Be prepared for pain and frustration

It will be painful and slow in the beginning, but once you get over the hump, you’ll wonder how you ever did without it. One of the most difficult concepts to internalize is that in some cases it takes a little bit longer to key things in to the CRM than it did to just write it down somewhere. If it takes longer – how is it more efficient? One reason is because everything is easier to find later on. Another would be that having it all in one place allows you to easily illustrate what a great job you are doing to a client. It also makes it easier to defend yourself in litigation if necessary. It makes it easy to automatically, without doing any more work or keying at all, produce status reports for your clients and see where you stand in the transaction. It makes it easier to shoot out an e-mail to a group of people with a special interest. An ad in the paper says there is a half price greens fees special at Doylestown Country Club in September. It will literally take less than five minutes to send an e-mail to all your golfers that will look like it was prepared especially for them as a quick personal note/favor.

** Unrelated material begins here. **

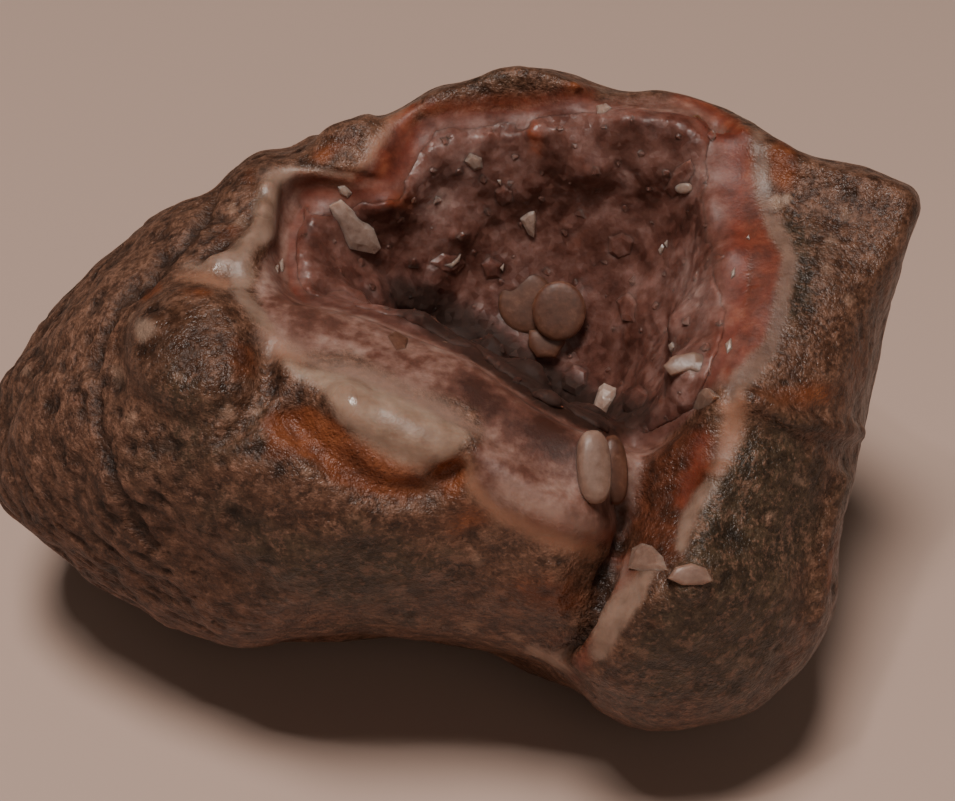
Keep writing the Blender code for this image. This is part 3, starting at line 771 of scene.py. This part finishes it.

You are going to develop new habits to change the way you store information. Whenever possible, key it into your phone or directly into the CRM instead of writing it down and then keying it in later. It’s a duplication of effort. The more you do this, the faster you will become. No more sticky notes or desk blotters. Have one notebook that goes everywhere with you. It should be the only place you write anything down. Then when you get time, on at LEAST a daily basis, you debrief the notebook and key it in, lining things out in the notebook as you key them in to the CRM.